Event

Cultivating New Voices Event Held at Berkman Center

Monday, July 11, 2011 - 05:00pm EDT (GMT -0400)

Austin East Classroom, Austin Hall, Harvard Law School

Free and Open to the Public; RSVP required via the Berkman Center by July 8 at 12pm

Reception to follow

The Berkman Center will host a conversation about the challenges of reporting international stories to US and global audiences. In an age of shrinking news budgets, American newspapers and broadcasters are producing less original reporting of international stories. And while gripping events like the Arab Spring capture the attention of the public, many important international stories fail to garner widespread attention. The challenges for international reporting are both ones of supply (who reports the news from around the world?) and demand (who pays attention?).

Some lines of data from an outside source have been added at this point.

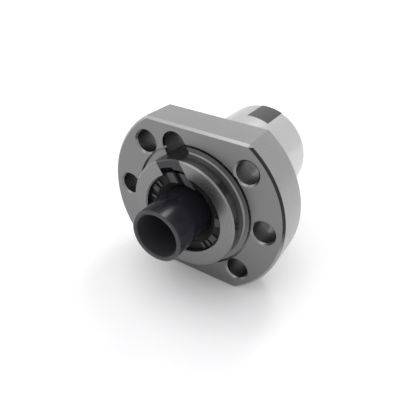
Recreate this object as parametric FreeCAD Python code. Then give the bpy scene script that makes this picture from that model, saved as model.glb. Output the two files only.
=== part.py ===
import FreeCAD, Part
import math
import os

# Flanged ball nut of size 16 with a 5 mm lead, on the plastic sleeve that keeps its balls in.
# Millimetres. +Y runs along the nut from the flange to the far end, +Z is normal to the flange's
# flats, and the origin is on the axis in the flange's mounting face. Angles are counted from +X
# towards +Z, counter-clockwise as seen from the collar.

# Ball track
ball_d = 3.0
lead = 5.0
track_d = 16.0                 # circle through the load balls' centres
track_conformity = 0.54        # each flank's radius, as a share of the ball's diameter
track_contact_gap = 0.03       # between a ball and a flank, at 45 degrees
track_open = 0.4               # how far the track's section reaches inside the land
land_drop = 0.2                # from the balls' centres in to the land between the tracks
load_turns = 6                 # passes of the track under the return channel, ends included
ball_gap = 0.06                # least room between two balls
passes_angle = 420.0           # how much track beside a deflector its balls are kept clear of
passes_overlap = 3.0           # how far that stretch runs on past the lift
circuit_step = 0.1             # degrees between points of the ball circuit
turn_steps = 1000
channel_steps = 2500
spread_rounds = 12

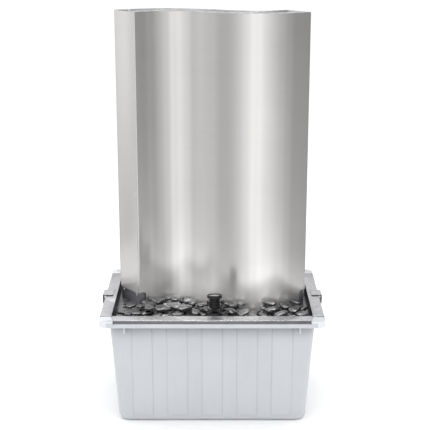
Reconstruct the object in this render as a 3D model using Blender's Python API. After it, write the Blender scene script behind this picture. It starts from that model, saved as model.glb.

This conversation was inspired by Berkman Fellow Persephone Miel, whose work focused on how compelling narrative and context for international stories could make unfamiliar international news more accessible to American and global audiences. Her efforts to support and promote talented local, non-US journalists whose work has the potential for global impact, but who need to overcome significant obstacles to succeed, are continued through a fellowship established in her honor by the Pulitzer Center on Crisis Reporting in partnership with Internews.

Journalists Fatima Tlisova (Voice of America) and Pulitzer Prize winner Dele Olojede will join Ethan Zuckerman (Berkman Center/Global Voices), Colin Maclay (Berkman Center), Ivan Sigal (Global Voices), Jon Sawyer (Pulitzer Center) and the Miel family for a discussion and reflection on these questions, and on Persephone's work and the journalistic values she championed.